The 7D “Picture Styles” are selectable sets of adjustments to sharpness, contrast, saturation and color tone that are applied to JPEG images. In a way, the Picture Styles are canned RAW conversion and post processing procedures that are applied to RAW image files in-camera. Picture Styles were not available on my 20D or G9 as such so are new to me and I’m trying to learn more about them.
The photos above are crops from one of my swamp tour pictures and compare four of the preset Picture Styles. As often seems the case, the differences are not so obvious in the cropped blog version.
Instead of Picture Styles, the 20D has Processing Parameter 1 and Parameter 2 options but, in truth, I did not learn to use them. According to the 20D manual, Parameter 1 boosts contrast, saturation and sharpness by +1 as compared to Parameter 2. In the Basic Zone modes, the in-camera JPEG is processed according to Parameter 1; in the Creative Zone modes, an in-camera JPEG is processed according to Parameter 2. In RAW mode, the Parameter setting does not apply so I did not concern myself with it. In addition to the preset Parameters 1 and 2, the 20D has a Black and White parameter as well as customizable Sets 1, 2, 3. Sets 1, 2 and 3 provide for independent adjustments of contrast, saturation, sharpness and color tone.

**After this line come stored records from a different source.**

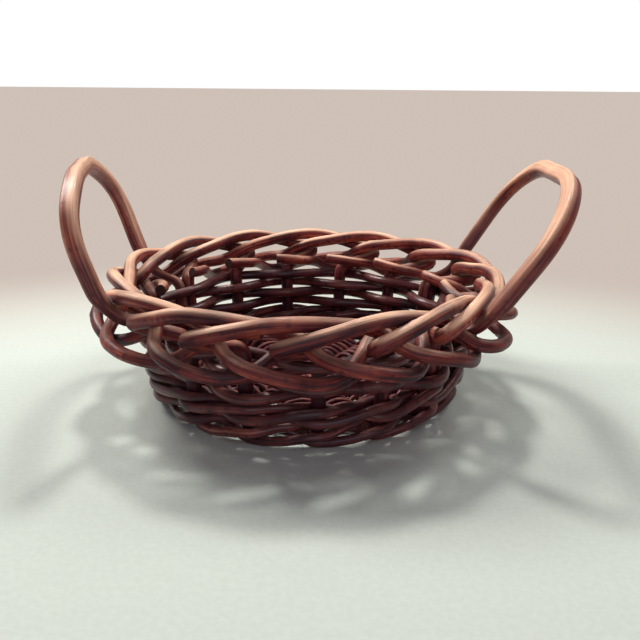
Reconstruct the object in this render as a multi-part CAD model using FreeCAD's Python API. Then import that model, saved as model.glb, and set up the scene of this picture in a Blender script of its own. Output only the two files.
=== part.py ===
import FreeCAD, Part
import math
import os

os.makedirs("parts", exist_ok=True)
doc = FreeCAD.newDocument("wicker_basket")

# ---------------------------------------------------------------- dimensions
# Millimetres and degrees. Each line is one cell of the sheet.
DIMENSIONS = (
    ("stake_count", 15),
    ("stake_radius", 5.2),
    ("wall_top_radius", 128),
    ("wall_lean", 7),
    ("stake_bend_radius", 14),
    ("pattern_turn", 0.5),
    ("uneven_spacing", 4),
    ("weave_gap", 0.15),
    ("wale_radius", 3.7),
    ("weaver_radius", 4.4),
    ("rand_rows", 4),
    ("spoke_radius", 3.5),
    ("base_weaver_radius", 2),
    ("base_weave_start", 48),
    ("base_weave_end", 100),
    ("base_pieces", 5),
    ("foot_start_radius", 84),
    ("spoke_end_radius", 106),
    ("handle_section", 11.5),
    ("handle_foot_section", 8),
    ("handle_edge_round", 2.2),
    ("handle_rise", 86),
    ("right_handle_reach", 56),
    ("right_handle_skew", 0),
    ("left_handle_reach", 17),
    ("left_handle_skew", 20),
    ("handle_half_width", 104),
)
sheet = doc.addObject("Spreadsheet::Sheet", "dimensions")
for row, (alias, value) in enumerate(DIMENSIONS, start=1):
    sheet.set("A%d" % row, alias)
    sheet.set("B%d" % row, str(value))
    sheet.setAlias("B%d" % row, alias)
doc.recompute()


def size(alias):
    return float(sheet.get(alias))


stake_count = int(size("stake_count"))
pitch_angle = 360.0 / stake_count
stake_radius = size("stake_radius")
rod = 2 * stake_radius
gap = size("weave_gap")
wale_radius = size("wale_radius")
weaver_radius = size("weaver_radius")
spoke_radius = size("spoke_radius")
base_weaver_radius = size("base_weaver_radius")
lean = math.radians(size("wall_lean"))
wall_top_radius = size("wall_top_radius")
bend_radius = size("stake_bend_radius")

# Heights follow from what lies on what.
base_level = stake_radius + 2 * base_weaver_radius + 4 * gap
bend_angle = math.pi / 2 - lean
bend_cut = bend_radius * math.tan(bend_angle / 2)
wale_step = 2.24 * wale_radius + gap
rand_step = 2 * weaver_radius + 2 * gap
first_wale = bend_radius * bend_angle / 2 + gap
wale_stations = (first_wale, first_wale + 2 * wale_step + gap)
first_rand = wale_stations[1] + wale_step + rand_step / 2 + gap
wall_length = first_rand + (size("rand_rows") - 0.5) * rand_step + gap
straight_wall = wall_length - bend_radius * bend_angle
wall_top = base_level + (straight_wall + bend_cut) * math.cos(lean)
wall_foot_radius = wall_top_radius - (wall_top - base_level) * math.tan(lean)
spoke_turn = math.degrees(math.asin(
    (spoke_radius + stake_radius + gap) / size("foot_start_radius")))


# ---------------------------------------------------------------- geometry
def add(a, b, scale=1.0):
    return tuple(p + q * scale for p, q in zip(a, b))


def minus(a, b):
    return tuple(p - q for p, q in zip(a, b))


def length(a):
    return math.sqrt(sum(p * p for p in a))


def unit(a):
    size_of = length(a)
    return tuple(p / size_of for p in a)


def dot(a, b):
    return sum(p * q for p, q in zip(a, b))


def polar(radius, angle, height):
    turn = math.radians(angle)
    return (radius * math.cos(turn), radius * math.sin(turn), height)


# The stakes are not spaced quite evenly: those round the back stand a little
# further on, and two at the front a little nearer to the rest.
UNEVEN = {
    0: -1.7, 1: -2, 2: -2, 3: -2, 4: -2, 5: -2, 6: -2, 7: -1,
    9: 1, 13: -1, 14: -1.3,
}


def kink_angle(place):
    """Where a stake turns into the border; places between are shared out."""
    low = math.floor(place)
    share = place - low
    near = UNEVEN.get(low % stake_count, 0)
    following = UNEVEN.get((low + 1) % stake_count, 0)
    shift = size("uneven_spacing") * (near + (following - near) * share)
    return size("pattern_turn") + place * pitch_angle + shift


def stake_angle(index):
    return kink_angle(index + 0.46)


def wall_frame(station):
    """Radius, height and outward normal of a stake at a length along it."""
    turned = min(max(station / bend_radius, 0.0), bend_angle)
    centre_radius = wall_foot_radius - bend_cut
    centre_height = base_level + bend_radius
    radius = centre_radius + bend_radius * math.sin(turned)
    height = centre_height - bend_radius * math.cos(turned)
    beyond = station - bend_radius * bend_angle
    if beyond > 0:
        radius += beyond * math.sin(lean)
        height += beyond * math.cos(lean)
    return radius, height, (math.sin(turned), -math.cos(turned))


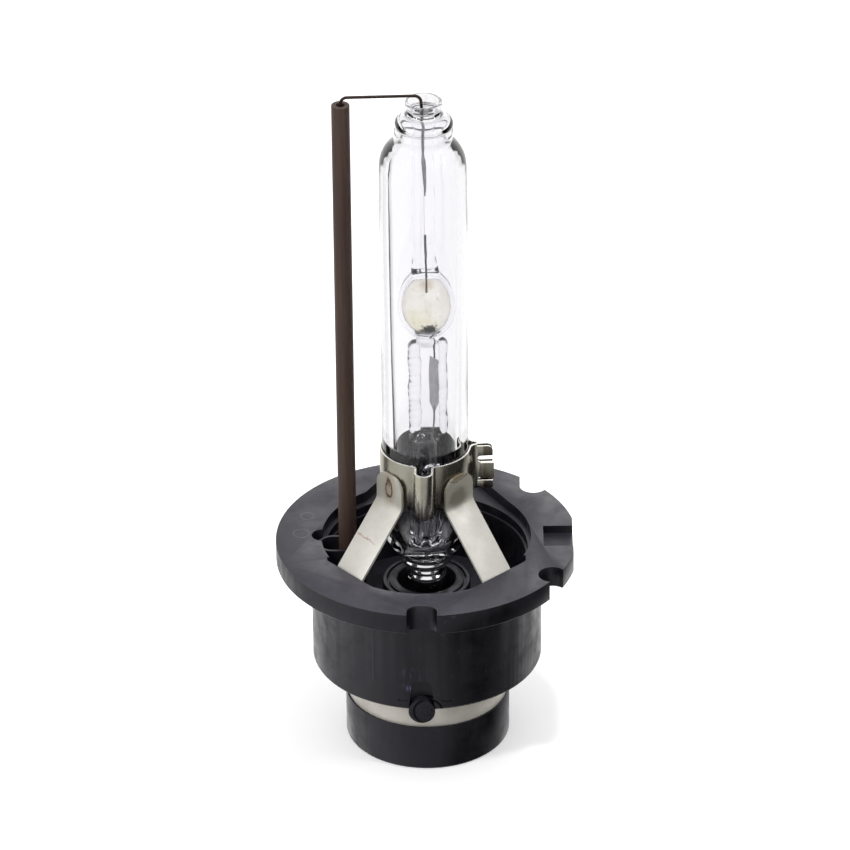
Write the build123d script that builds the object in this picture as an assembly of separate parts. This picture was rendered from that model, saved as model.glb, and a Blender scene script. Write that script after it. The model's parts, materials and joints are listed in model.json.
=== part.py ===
"""Gas-discharge headlight bulb: quartz burner in a clear outer bulb, held by a sheet-metal
collar and legs in a moulded base with a round plug-in connector.

Millimetres. The origin is on the lamp axis in the plane of the flange's front face, which is
the reference plane of the bulb. +Z points along the lamp axis to the tip, -Y to the front.
"""

import os

from build123d import *

# ---------------------------------------------------------------- driving dimensions
# base moulding
FLANGE_R = 16.0
FLANGE_T = 2.33
FLANGE_FLAT_X = 15.6          # small flat on the rim at +X
BARREL_R = 12.25
BARREL_BOTTOM = -14.06
WELL_R = 10.6                 # open well round the glass
WELL_FLOOR = -8.5
FLOOR_T = 1.5
RIM_OPENING_R = 10.8          # well mouth, widened locally below
FRONT_OPENING_R = 11.6
OPENING_DEPTH = 2.2
BACK_RECESS_R = 11.15         # off centre towards the back, so it runs out at the sides
BACK_RECESS_Y = 0.35
BACK_RECESS_DEPTH = 1.2
KEY_RECESS_DEPTH = 0.9        # rectangular recess in the rim at +X
CHAMBER_R = 10.9              # closed chamber under the well floor
EDGE_R = 0.15                 # moulded edge radius
BUSH_R = 4.7                  # bush round the lower glass stem
BUSH_TOP = -5.1
BUSH_BORE_R = 3.15
BUSH_SEAT_R = 3.9

# connector end
SOCKET_R = 8.80
SOCKET_BOTTOM = -23.75
SOCKET_BORE_R = 7.6
SOCKET_CEILING = -15.3
SOCKET_PLATE_TOP = -12.6
RING_R = 8.62                 # the contact ring lies a little inside the sleeve's surface
RING_T = 0.25
RING_BOTTOM = -18.47
BOSS_R = 2.6
BOSS_BOTTOM = -20.5
PIN_R = 1.1
PIN_BOTTOM = -21.8
PIN_SHANK_R = 1.4             # thicker part held in the boss
PIN_HEAD_R = 2.0
PIN_HEAD_T = 0.5
PEG_R = 1.41
PEG_Z = -14.19
PEG_TIP_R = 12.32
PEG_ROOT_R = 8.52
PEG_AZIMUTHS = (-93.0, 27.0, 147.0)

# sheet-metal carrier
COLLAR_INNER_R = 4.60
SHEET_T = 0.22
COLLAR_BOTTOM = 6.0
COLLAR_TOP = 11.3
RIB_AZIMUTH = -92.0
RIB_NOSE_R = 1.0
RIB_REACH = 6.85
RIB_BLEND_R = 0.35
EAR_REACH = 7.10
EAR_AZIMUTH = 4.0
EAR_GAP = 0.36
EAR_BLEND_R = 0.75
EAR_TOP = 11.05
EAR_SLOTS = ((7.05, 0.45), (9.50, 0.78))   # middle height and width of the slots between tabs
LEG_W = 3.95
LEG_T = 0.30
LEG_TOP = 9.7
LEG_BEND_Z = 6.14
LEG_FOOT_R = 10.8
LEG_FOOT_BOTTOM = -4.5
LEGS = {"leg_front_left": -138.7, "leg_front_right": -46.6, "leg_rear": 90.0}

# glass
BULB_R = 4.567
BULB_WALL = 0.80
LIGHT_CENTRE = 27.9           # arc height above the reference plane
STEM_R = 1.75
STEM_END = -6.9
NECK_R = 1.35                 # upper stem where the outer bulb closes on it
BALL_R = 3.08
BALL_HALF = 3.5
CAVITY_R = 2.2
CAVITY_HALF = 2.65

# current-carrying metal inside the glass
FOIL_X = 0.98                 # the lower foil sits off centre in its pinch
FOIL_W = 1.04
FOIL_T = 0.04
LEAD_R = 0.12
LEAD_TOP = 50.2
ELECTRODE_R = 0.11
ARC_GAP = 4.0

# outside return line
TUBE_X = -8.35
TUBE_R = 0.95
TUBE_BORE_R = 0.45
TUBE_BOTTOM = -6.9
TUBE_TOP = 51.55
WIRE_R = 0.16
WIRE_TOP = 52.5


# ---------------------------------------------------------------- small helpers
def disc(radius, z_low, z_high):
    """Upright cylinder on the lamp axis between two heights."""
    return Pos(0, 0, z_low) * Cylinder(radius, z_high - z_low, align=(Align.CENTER, Align.CENTER, Align.MIN))


def tube(outer_r, inner_r, z_low, z_high):
    """Upright ring on the lamp axis."""
    return disc(outer_r, z_low, z_high) - disc(inner_r, z_low - 1, z_high + 1)


def prism(sketch, z_low, z_high):
    """Plan-view sketch pulled up between two heights."""
    return extrude(Pos(0, 0, z_low) * sketch, amount=z_high - z_low)


def lathe(face):
    """Turns a face drawn in the XZ plane, given as (radius, height), round the lamp axis."""
    return revolve(Plane.XZ * face, Axis.Z)


def radial_rod(radius, azimuth, r_low, r_high, z):
    """Cylinder whose axis runs straight out from the lamp axis."""
    rod = Rot(0, 90, 0) * Cylinder(radius, r_high - r_low, align=(Align.CENTER, Align.CENTER, Align.MIN))
    return Rot(0, 0, azimuth) * Pos(r_low, 0, z) * rod


def half_plane(azimuth, distance):
    """Everything in plan that is nearer the axis than a chord at that azimuth and distance."""
    side = 60
    return Rot(0, 0, azimuth) * Pos(distance - side / 2, 0) * Rectangle(side, side)


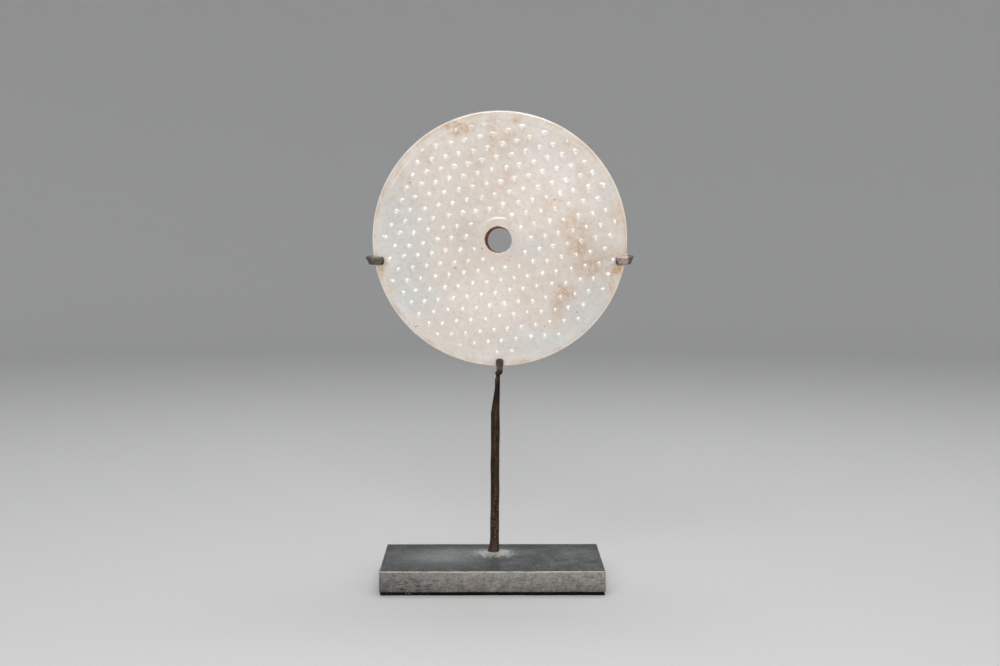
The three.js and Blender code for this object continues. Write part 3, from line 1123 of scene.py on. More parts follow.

To be fair, the G9 has a “Scene” mode (SCN on the top right hand dial) that makes adjustments for typical situations such as portraits, landscapes, snow, fireworks, etc. I’ve rarely used the Scene mode because I prefer to shoot in RAW and post process in Photoshop. But I must admit to being sorely tempted by the in-camera JPEG – especially when I’m taking many snapshots at family events. In those situations, I usually shoot RAW+JPEG. With the G9, I can make an adjustment to the JPEG through the “My Colors” function. My Colors includes settings for Vivid, Neutral, Sepia, Black and White and many others. My Colors also has a Custom Color selection in which contrast, sharpness, saturation, red, green, blue and skin tone can be independently tweaked. My normal practice is to turn down the contrast, saturation and red adjustments one notch each. Custom Color settings do not apply to the RAW image but do apply to the JPEG when shooting in RAW+JPEG mode.
“Picture Styles” for the 7D are: Standard, Portrait, Landscape, Neutral, Faithful and Monochrome (Black and White). In addition to these six pre-set styles, there are three User Defined Styles. Also, each pre-set style can be tweaked with respect to contrast, saturation, sharpness and color tone. Tweaked styles remain tweaked until reset to the default values. A tweaked preset style can be saved as a User Defined Style and then the preset returned to its defaults. Canon also provides software, Picture Style Editor, for further customization of Picture Style.
Picture Styles are much more versatile than the Processing Parameter of the 20D and the Custom Color of the G9. For example, there are additional styles available for download from Canon. The Canon RAW conversion program, Digital Photo Professional (DPP), can load Picture Style files and apply the style during RAW conversion. Although I don’t really intend to use DPP, it seems that I should be taking advantage of Picture Styles for my in-camera JPEGs.
In an early post, I switched from the new camera default of "Standard" Picture Style to "Landscape" but I'll be trying "Faithful" with a bit of added sharpness for a while.